GOAL:
Can you return the records below exactly as they stand, but only from the first line through the one with "import math"?

::: DATASET RECORDS :::

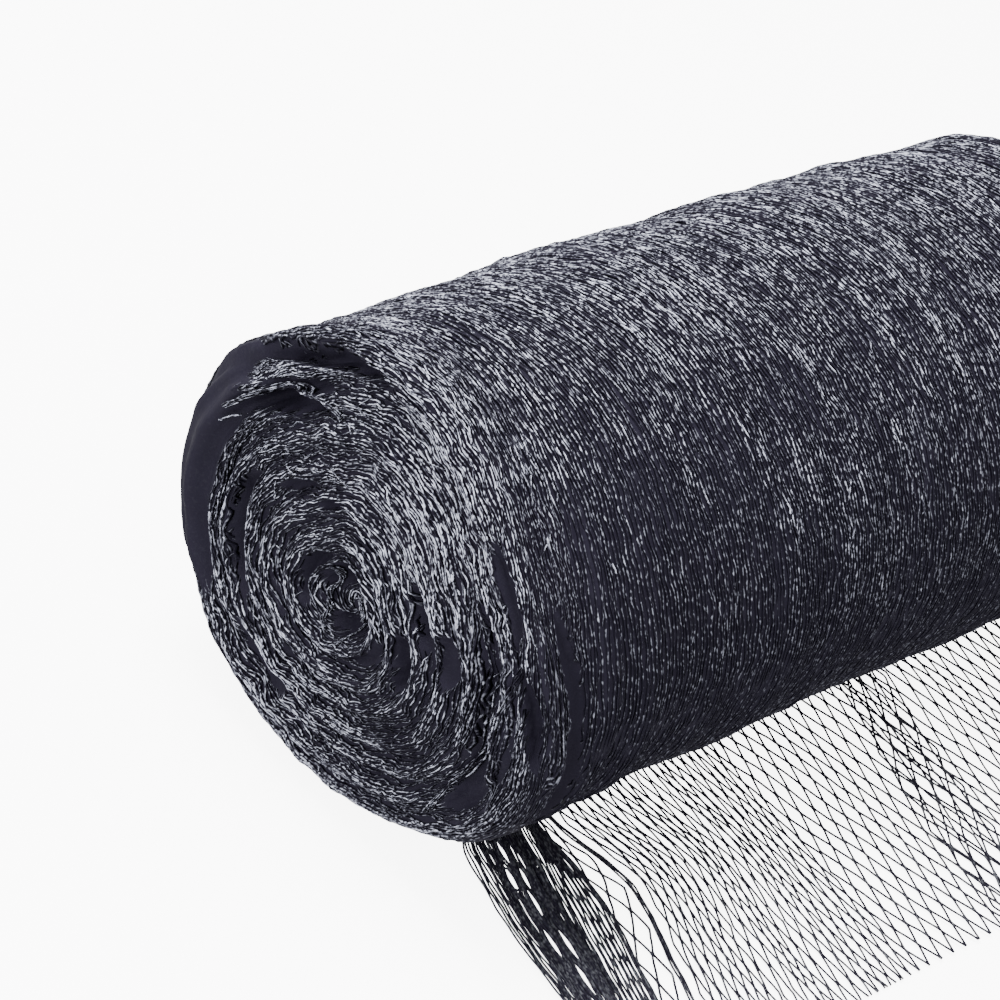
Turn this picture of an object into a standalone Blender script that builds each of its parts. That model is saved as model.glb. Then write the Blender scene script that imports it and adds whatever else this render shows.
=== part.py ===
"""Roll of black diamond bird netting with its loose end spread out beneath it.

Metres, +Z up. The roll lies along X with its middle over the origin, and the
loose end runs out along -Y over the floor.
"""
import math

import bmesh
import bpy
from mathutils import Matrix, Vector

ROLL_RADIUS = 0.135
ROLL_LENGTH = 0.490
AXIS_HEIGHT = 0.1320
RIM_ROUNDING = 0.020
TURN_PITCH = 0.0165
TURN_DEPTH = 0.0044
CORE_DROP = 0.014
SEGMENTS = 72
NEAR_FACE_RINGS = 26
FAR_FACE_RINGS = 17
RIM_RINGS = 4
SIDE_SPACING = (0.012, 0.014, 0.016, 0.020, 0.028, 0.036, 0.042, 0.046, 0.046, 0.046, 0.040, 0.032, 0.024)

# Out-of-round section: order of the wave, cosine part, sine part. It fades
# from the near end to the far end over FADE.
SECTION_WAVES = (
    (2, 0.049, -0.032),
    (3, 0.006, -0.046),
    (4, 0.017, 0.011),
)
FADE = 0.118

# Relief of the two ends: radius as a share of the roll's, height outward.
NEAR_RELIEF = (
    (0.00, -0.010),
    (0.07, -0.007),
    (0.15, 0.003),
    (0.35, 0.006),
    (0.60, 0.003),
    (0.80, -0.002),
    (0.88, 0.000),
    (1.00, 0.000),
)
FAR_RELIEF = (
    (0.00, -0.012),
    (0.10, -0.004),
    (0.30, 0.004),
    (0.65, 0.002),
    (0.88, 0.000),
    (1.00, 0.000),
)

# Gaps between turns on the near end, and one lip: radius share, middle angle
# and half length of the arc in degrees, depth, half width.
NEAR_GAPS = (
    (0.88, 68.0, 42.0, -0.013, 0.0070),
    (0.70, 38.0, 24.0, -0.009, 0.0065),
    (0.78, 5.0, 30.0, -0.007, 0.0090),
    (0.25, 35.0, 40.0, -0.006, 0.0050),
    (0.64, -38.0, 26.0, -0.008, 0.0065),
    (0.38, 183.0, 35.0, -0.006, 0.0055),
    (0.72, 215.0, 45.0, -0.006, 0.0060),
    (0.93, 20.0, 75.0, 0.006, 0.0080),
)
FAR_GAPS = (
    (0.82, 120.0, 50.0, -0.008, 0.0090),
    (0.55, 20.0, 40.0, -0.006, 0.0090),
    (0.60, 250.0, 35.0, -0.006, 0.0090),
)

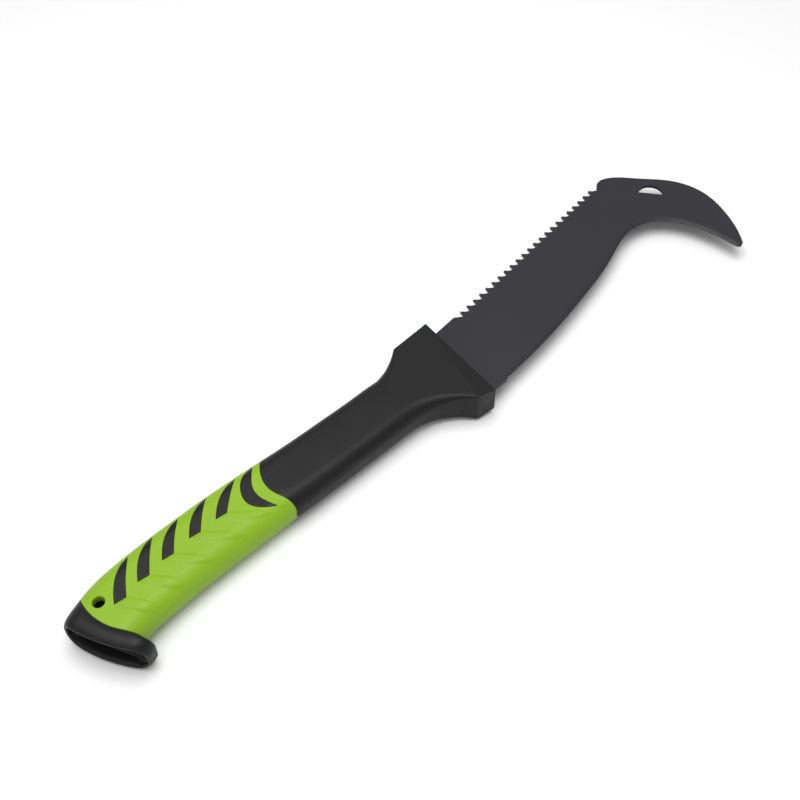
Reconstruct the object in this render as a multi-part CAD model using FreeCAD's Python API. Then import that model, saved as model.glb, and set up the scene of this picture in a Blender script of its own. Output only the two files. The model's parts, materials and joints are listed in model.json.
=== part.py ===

:::

RESULT OF THE EXERCISE:
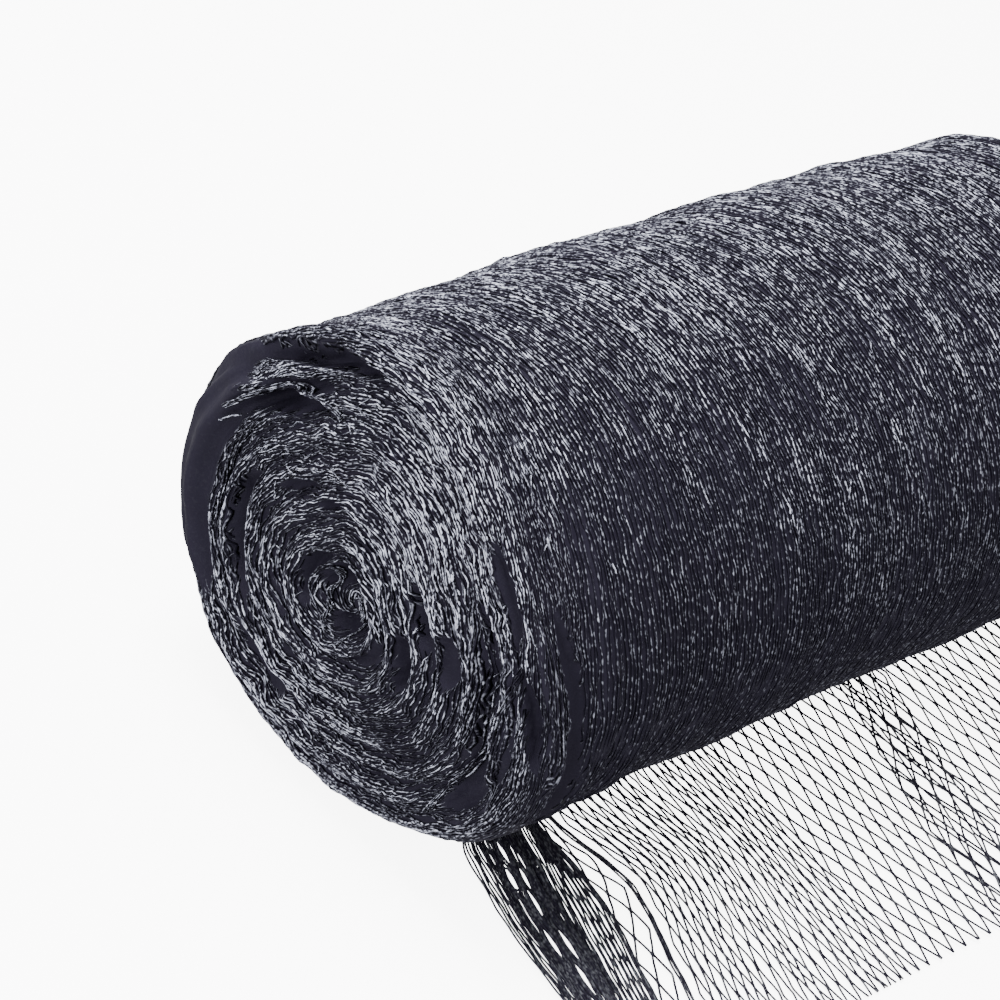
Turn this picture of an object into a standalone Blender script that builds each of its parts. That model is saved as model.glb. Then write the Blender scene script that imports it and adds whatever else this render shows.
=== part.py ===
"""Roll of black diamond bird netting with its loose end spread out beneath it.

Metres, +Z up. The roll lies along X with its middle over the origin, and the
loose end runs out along -Y over the floor.
"""
import math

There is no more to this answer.